Stored items:
-=-=-=-=-

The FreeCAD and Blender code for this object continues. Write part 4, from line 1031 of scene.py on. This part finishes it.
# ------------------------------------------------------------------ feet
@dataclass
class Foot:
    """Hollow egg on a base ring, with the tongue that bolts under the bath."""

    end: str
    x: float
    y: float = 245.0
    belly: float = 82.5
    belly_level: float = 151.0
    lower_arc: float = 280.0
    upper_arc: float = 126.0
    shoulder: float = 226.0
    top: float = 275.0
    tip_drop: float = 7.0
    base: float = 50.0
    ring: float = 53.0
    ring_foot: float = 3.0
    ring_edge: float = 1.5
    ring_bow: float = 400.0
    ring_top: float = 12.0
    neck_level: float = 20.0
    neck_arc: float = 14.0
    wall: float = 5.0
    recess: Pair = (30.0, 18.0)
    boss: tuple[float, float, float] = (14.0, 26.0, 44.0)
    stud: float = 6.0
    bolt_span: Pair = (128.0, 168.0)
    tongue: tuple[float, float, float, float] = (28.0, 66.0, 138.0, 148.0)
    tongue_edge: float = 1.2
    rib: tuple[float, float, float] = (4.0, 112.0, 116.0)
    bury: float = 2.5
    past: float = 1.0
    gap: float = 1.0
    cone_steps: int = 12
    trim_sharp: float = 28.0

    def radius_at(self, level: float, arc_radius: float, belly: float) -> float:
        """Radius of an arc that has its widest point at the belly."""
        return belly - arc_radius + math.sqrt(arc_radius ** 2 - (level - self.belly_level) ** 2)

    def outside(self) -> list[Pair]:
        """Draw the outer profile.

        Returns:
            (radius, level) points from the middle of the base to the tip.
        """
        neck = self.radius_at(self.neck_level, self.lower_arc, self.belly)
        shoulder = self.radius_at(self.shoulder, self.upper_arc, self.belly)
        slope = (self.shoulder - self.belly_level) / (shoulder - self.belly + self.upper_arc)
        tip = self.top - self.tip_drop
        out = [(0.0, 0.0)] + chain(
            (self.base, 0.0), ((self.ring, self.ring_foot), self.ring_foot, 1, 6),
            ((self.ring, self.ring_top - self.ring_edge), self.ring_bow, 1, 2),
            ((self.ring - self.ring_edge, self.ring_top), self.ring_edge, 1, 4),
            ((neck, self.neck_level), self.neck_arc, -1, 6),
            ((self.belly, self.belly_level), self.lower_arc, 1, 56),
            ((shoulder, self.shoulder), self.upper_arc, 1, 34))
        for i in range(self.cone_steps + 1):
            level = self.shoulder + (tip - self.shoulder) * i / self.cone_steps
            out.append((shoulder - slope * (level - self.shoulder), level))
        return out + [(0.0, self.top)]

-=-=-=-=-

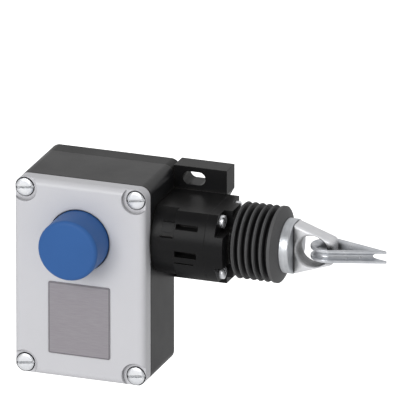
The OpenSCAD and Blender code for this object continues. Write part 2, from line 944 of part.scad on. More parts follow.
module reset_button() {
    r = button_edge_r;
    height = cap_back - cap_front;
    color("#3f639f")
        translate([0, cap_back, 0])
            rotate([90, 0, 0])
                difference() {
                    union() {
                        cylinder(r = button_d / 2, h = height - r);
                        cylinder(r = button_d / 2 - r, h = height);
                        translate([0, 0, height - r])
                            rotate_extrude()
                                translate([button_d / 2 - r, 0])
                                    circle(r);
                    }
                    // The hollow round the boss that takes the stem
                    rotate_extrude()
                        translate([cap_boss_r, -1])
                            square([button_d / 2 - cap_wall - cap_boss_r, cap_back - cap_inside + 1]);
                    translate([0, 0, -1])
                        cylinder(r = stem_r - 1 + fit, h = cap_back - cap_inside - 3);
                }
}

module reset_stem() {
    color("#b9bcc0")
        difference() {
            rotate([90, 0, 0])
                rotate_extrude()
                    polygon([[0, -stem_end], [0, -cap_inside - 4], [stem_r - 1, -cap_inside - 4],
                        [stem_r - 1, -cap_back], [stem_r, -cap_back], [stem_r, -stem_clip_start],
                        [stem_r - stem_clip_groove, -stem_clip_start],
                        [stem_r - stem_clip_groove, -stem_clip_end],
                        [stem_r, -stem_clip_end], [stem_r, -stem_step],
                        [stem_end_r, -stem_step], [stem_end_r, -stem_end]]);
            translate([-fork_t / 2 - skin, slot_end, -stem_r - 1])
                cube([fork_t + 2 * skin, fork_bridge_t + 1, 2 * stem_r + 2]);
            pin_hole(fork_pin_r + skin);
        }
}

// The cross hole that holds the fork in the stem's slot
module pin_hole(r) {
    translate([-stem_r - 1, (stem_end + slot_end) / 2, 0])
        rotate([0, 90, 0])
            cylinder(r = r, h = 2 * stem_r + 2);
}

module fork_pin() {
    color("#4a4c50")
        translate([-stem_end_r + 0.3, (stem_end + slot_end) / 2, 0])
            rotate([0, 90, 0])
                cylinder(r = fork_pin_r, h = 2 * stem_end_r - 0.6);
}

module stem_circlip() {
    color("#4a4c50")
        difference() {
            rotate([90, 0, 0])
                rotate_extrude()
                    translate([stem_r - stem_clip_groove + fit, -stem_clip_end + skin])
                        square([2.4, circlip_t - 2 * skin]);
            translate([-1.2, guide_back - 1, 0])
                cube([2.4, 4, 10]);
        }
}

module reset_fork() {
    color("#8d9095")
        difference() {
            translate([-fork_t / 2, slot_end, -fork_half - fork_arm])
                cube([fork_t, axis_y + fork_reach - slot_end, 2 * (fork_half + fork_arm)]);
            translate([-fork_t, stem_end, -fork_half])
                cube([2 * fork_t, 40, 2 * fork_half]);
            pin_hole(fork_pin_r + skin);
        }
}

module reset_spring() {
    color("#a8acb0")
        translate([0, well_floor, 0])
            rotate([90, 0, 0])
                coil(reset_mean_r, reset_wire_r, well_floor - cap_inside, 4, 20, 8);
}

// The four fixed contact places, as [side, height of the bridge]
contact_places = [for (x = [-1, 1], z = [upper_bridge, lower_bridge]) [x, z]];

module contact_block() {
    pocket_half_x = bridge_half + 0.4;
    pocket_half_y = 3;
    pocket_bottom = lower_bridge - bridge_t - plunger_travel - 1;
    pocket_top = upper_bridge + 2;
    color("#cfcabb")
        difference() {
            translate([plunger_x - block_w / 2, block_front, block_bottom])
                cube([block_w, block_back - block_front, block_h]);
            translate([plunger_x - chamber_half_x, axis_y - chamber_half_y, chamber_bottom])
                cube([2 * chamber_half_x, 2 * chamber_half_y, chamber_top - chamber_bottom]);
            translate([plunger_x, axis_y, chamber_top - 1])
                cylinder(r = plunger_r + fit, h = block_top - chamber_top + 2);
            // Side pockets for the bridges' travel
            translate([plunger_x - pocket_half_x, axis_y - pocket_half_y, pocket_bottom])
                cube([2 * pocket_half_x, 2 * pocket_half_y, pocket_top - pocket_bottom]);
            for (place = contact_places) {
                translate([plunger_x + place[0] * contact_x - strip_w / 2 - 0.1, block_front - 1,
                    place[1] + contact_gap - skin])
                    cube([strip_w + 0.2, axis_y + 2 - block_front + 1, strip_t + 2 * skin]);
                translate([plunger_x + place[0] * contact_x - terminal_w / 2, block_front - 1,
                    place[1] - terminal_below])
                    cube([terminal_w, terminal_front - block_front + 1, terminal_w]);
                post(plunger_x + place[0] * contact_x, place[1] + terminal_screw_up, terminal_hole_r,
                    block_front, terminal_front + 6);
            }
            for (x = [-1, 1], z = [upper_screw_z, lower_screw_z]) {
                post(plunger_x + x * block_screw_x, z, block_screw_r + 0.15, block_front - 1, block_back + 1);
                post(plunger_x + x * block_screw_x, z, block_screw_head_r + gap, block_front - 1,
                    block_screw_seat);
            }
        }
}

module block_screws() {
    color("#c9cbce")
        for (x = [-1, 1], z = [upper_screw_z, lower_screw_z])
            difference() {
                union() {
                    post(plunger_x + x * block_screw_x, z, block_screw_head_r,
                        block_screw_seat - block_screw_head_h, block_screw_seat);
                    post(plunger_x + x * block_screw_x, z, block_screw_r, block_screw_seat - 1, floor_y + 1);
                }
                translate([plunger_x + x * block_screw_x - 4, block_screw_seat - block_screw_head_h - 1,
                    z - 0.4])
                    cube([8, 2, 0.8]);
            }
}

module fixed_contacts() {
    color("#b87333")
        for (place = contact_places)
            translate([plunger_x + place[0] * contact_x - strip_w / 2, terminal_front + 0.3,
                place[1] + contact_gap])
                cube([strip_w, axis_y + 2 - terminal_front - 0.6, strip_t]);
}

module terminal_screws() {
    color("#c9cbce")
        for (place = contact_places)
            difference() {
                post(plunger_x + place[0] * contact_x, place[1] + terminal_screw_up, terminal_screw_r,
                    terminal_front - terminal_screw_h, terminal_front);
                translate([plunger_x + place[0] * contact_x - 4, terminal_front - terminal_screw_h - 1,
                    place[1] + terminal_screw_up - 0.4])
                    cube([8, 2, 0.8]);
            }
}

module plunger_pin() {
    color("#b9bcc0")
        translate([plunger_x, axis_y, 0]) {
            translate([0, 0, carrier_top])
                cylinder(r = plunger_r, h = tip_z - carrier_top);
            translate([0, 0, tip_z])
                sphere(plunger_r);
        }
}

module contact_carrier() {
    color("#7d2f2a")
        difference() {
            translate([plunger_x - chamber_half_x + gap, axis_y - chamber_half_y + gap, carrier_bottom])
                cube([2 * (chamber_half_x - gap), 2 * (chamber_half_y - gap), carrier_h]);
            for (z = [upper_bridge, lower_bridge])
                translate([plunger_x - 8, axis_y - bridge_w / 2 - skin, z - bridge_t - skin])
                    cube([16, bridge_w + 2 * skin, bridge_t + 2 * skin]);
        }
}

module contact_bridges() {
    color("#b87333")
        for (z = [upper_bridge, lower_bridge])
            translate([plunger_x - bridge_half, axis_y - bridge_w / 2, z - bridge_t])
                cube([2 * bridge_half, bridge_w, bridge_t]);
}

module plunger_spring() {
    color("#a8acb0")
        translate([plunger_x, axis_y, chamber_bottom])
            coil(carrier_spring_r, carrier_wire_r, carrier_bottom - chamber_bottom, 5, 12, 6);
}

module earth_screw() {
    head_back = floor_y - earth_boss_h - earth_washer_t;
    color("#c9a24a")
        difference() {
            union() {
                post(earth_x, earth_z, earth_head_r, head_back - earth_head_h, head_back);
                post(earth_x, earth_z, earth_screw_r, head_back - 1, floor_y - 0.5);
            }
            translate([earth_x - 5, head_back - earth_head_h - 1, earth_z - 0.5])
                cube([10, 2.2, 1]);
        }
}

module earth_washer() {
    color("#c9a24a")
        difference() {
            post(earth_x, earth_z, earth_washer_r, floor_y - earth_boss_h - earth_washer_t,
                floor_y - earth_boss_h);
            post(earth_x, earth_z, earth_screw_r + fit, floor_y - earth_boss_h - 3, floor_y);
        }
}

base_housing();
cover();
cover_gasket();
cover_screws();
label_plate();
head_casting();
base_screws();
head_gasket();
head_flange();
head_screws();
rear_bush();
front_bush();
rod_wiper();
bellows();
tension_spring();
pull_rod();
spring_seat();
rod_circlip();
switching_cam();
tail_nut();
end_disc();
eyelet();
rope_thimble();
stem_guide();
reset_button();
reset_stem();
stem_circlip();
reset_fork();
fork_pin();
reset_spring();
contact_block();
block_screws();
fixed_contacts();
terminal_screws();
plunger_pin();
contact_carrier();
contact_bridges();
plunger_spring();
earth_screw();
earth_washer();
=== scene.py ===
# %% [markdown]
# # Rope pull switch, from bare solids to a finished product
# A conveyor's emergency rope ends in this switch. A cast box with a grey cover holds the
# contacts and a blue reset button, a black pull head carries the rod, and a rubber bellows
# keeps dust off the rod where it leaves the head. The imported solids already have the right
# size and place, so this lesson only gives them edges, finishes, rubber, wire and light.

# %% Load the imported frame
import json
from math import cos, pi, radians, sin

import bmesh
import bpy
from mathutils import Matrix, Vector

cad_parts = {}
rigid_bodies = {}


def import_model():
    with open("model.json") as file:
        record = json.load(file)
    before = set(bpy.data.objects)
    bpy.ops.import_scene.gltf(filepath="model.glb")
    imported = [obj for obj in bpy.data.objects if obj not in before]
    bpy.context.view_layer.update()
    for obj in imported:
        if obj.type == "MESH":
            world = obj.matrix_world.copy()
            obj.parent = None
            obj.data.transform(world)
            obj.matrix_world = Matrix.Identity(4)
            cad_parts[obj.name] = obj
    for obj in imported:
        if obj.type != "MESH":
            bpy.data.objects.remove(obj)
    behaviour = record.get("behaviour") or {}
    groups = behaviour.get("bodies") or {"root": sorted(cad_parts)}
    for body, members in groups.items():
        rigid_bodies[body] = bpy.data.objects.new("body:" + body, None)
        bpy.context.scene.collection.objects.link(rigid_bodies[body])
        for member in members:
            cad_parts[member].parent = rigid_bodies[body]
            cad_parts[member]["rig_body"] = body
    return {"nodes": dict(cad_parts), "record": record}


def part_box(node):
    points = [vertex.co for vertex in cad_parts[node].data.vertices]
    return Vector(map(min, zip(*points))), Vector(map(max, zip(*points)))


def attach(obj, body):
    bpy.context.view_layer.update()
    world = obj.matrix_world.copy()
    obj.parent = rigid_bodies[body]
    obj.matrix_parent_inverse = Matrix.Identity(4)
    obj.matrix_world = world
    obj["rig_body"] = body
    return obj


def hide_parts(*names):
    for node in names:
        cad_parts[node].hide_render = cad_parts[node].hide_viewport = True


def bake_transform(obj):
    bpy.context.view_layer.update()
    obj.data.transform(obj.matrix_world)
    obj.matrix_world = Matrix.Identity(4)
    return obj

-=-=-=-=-

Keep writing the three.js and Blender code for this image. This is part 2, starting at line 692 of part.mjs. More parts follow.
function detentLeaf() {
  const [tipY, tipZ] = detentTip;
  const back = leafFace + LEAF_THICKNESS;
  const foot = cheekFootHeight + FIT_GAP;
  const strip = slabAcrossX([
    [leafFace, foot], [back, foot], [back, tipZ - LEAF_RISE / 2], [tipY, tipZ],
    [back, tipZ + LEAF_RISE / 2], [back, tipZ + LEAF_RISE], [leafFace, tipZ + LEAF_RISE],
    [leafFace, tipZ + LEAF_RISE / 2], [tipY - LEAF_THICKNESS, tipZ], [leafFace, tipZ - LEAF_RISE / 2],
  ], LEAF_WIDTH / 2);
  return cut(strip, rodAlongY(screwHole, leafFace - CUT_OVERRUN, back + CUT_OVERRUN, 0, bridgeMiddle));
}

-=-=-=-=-

PROMPT: Above is a listing; print exactly its lines from the one with "The FreeCAD and" through the one with "the outer profile.", and no other lines.

SOLUTION FOR THIS PROBLEM:
The FreeCAD and Blender code for this object continues. Write part 4, from line 1031 of scene.py on. This part finishes it.
# ------------------------------------------------------------------ feet
@dataclass
class Foot:
    """Hollow egg on a base ring, with the tongue that bolts under the bath."""

    end: str
    x: float
    y: float = 245.0
    belly: float = 82.5
    belly_level: float = 151.0
    lower_arc: float = 280.0
    upper_arc: float = 126.0
    shoulder: float = 226.0
    top: float = 275.0
    tip_drop: float = 7.0
    base: float = 50.0
    ring: float = 53.0
    ring_foot: float = 3.0
    ring_edge: float = 1.5
    ring_bow: float = 400.0
    ring_top: float = 12.0
    neck_level: float = 20.0
    neck_arc: float = 14.0
    wall: float = 5.0
    recess: Pair = (30.0, 18.0)
    boss: tuple[float, float, float] = (14.0, 26.0, 44.0)
    stud: float = 6.0
    bolt_span: Pair = (128.0, 168.0)
    tongue: tuple[float, float, float, float] = (28.0, 66.0, 138.0, 148.0)
    tongue_edge: float = 1.2
    rib: tuple[float, float, float] = (4.0, 112.0, 116.0)
    bury: float = 2.5
    past: float = 1.0
    gap: float = 1.0
    cone_steps: int = 12
    trim_sharp: float = 28.0

    def radius_at(self, level: float, arc_radius: float, belly: float) -> float:
        """Radius of an arc that has its widest point at the belly."""
        return belly - arc_radius + math.sqrt(arc_radius ** 2 - (level - self.belly_level) ** 2)

    def outside(self) -> list[Pair]:
        """Draw the outer profile.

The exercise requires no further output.